Thursday, March 04, 2004
A Question Of Theory

This is probably in the realm of Political Science courses, but as I'm not a PolSci specialist, major, or minor (heck, I haven't even taken it as an elective), I must confess to a background of ignorance on this one.

I was thinking this morning, after reading Lee Harris's TCS Column on calling Sean Hannity names, about the question (discussed briefly there) of 'selling out' to politicans and parties. Is Sean Hannity, as one writer has apparently put it, a "pimp for the GOP"? Does it matter?

I don't listen to Hannity on the radio, and I can't see him on FOX News, as it's not allowed to broadcast up here (curse you, CRTC regulation!). As a result, I can't claim familiarity with Mr. Hannity's antics or political statements; and rather than speak from ignorance, I'm going to grab a tangent by the tail, and run with it for all my brain is worth. Leaving aside the question of a private citizen's 'selling out to the man,' what about the question of a politician's 'selling out'?

This question has bugged me for a while now. When I think about it, this issue really boils down to who we are selecting as our representatives, and what exactly it is that we are telling them to do. When we vote for someone, are we voting for that person? Or are we voting for his platform?

I think this is an important distinction, because if we vote for the one, then it's impossible for him or her to 'sell out;' while if we're actually voting for the other, then 'selling out' becomes as commonplace as eating dinner.

Let me explain my thought process here. If a politician shows up at my front door (it's never happened) to get my vote, is he asking me to review his stances, or his character? If he's asking me to look over his positions, and is not of a similar ideological bent, then I'm not to to vote for him at all - but what if he's asking me to look over who he is?

I suppose my question is: are politicians human beings, or are they mouthpieces for our views? If they are human beings, then their ideas on the issues may very well change - heck, this happens all the time. Is it selling out to change one's mind in an argument? It is if the politician is merely voicing the concerns of the community - he's not supposed to have any principles himself, he's just supposed to say what we want him to say, as our representative. But it's not necessarily a violation of confidence if we see politicians as people (difficult, I know) who's mind changes.

So when a man or woman comes to town to drum up my vote, am I supposed to judge his or her character, to see if this is a good person to represent me based on how they think, how they make decisions, and how they debate the issues - or am I supposed to choose based on their ability to mimic my stances?

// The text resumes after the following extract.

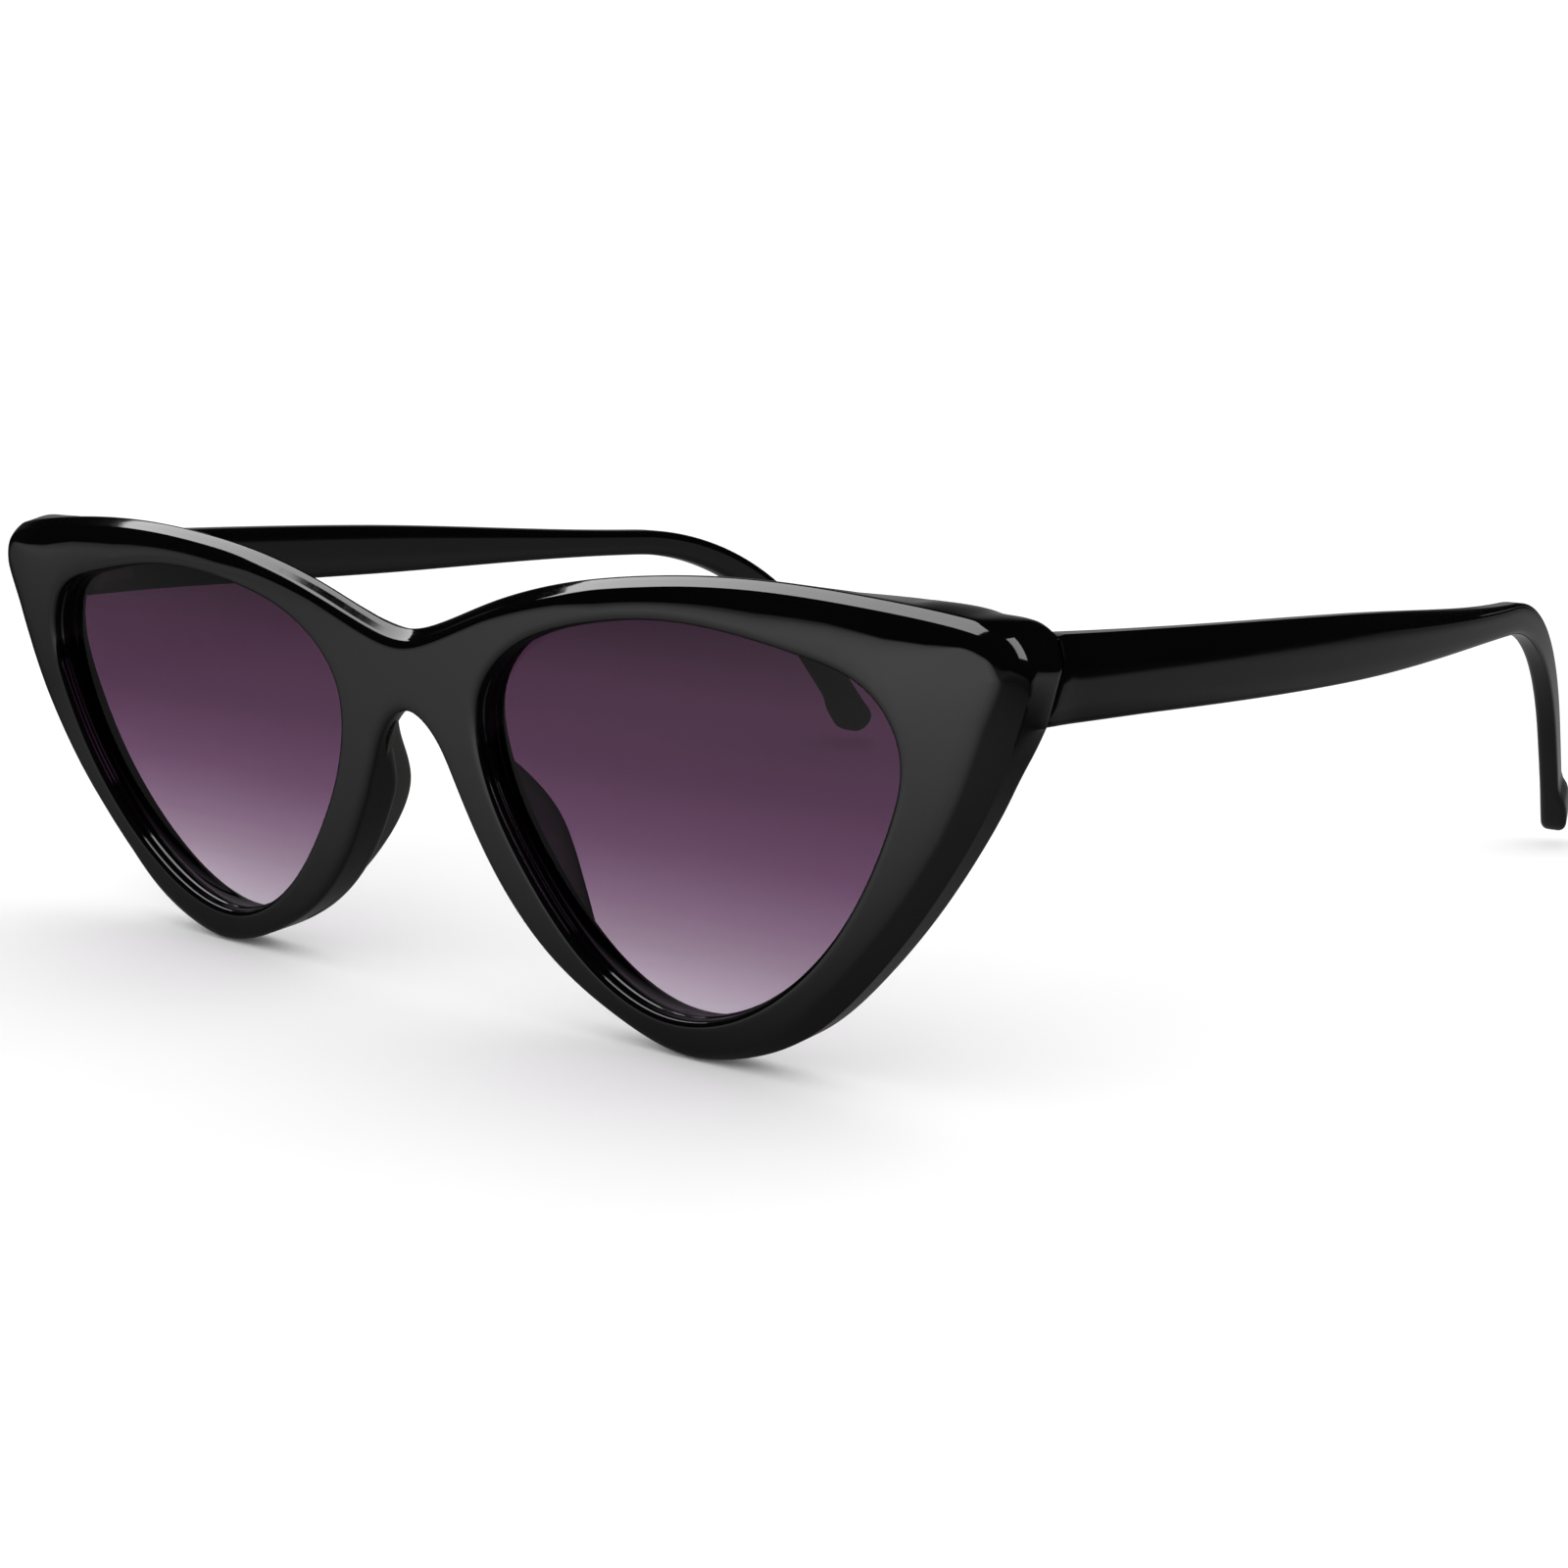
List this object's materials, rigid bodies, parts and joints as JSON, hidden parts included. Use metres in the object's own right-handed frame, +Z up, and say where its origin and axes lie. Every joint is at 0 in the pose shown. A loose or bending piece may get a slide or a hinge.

I really think that it's the former, rather than the latter - we are choosing people based on who they are (a part of which is what they believe), and not primarily on their ability to state whatever I want them to say. He or she will be up in Ottawa, or Washington, or wherever, arguing for or against a great number of positions, including those that directly affect my daily life. If all they are is a mouthpiece, then there is the very real possiblity that they can sell out, and start mouthing someone else's concerns. But if they are human beings (and if we give them the benefit of the doubt in this thought experiment), then aside from being bribed, can they really sell out? We've elected them to office as a thinking individual, and thinking individuals do, on occasion, change their minds.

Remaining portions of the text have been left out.